The April 2026 RDW approval is the moment the European Tesla fleet wakes up. For years, European owners have possessed some of the most advanced automotive hardware on the planet, heavily restricted by a cautious regulatory framework. With UN Regulation 171 and FSD v14, the software finally matches the hardware. As the OTA updates cascade across the continent, the dynamic of European driving will shift permanently, transitioning the driver from a manual operator to an active supervisor of an advanced robotic system.

Frequently Asked Questions (FAQ)

Do I need to upgrade my cameras to use FSD in the EU?

No. If your vehicle is equipped with Hardware 3 (typically vehicles built after mid-2019) or the newer AI4, your current camera suite is fully capable of running FSD v14 Supervised. While AI4 provides a wider field of view and higher resolution, the core neural network is optimized to function safely within the parameters of HW3 optics.

Will the system operate across country borders during the staggered rollout?

Yes. Due to the EU's Mutual Recognition framework and geofencing architecture, FSD capabilities do not suddenly deactivate when you cross a border (e.g., driving from the Netherlands into Germany). Once the firmware is installed on your vehicle, it utilizes GPS and local map data to dynamically adjust to the specific traffic laws and speed limits of the country you are actively driving in.

What is the difference between standard Autopilot and FSD Supervised in the current EU regulatory framework?

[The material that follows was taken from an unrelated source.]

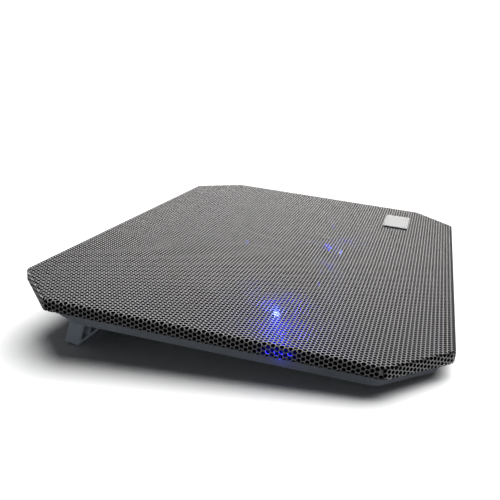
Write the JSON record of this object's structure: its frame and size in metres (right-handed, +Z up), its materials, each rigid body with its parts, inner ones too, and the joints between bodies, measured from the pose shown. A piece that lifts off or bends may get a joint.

Standard Autopilot (Traffic-Aware Cruise Control and Autosteer) operates under older, highly restrictive regulations (UN R79). It is a "rule-based" system that only functions on multi-lane highways and requires physical torque on the steering wheel. FSD Supervised operates under the new UN R171 (DCAS). It uses an "end-to-end" neural network to navigate city streets, handle intersections, process traffic lights, and navigate roundabouts. It also relies heavily on the internal cabin camera to monitor driver attentiveness, rather than just steering wheel torque.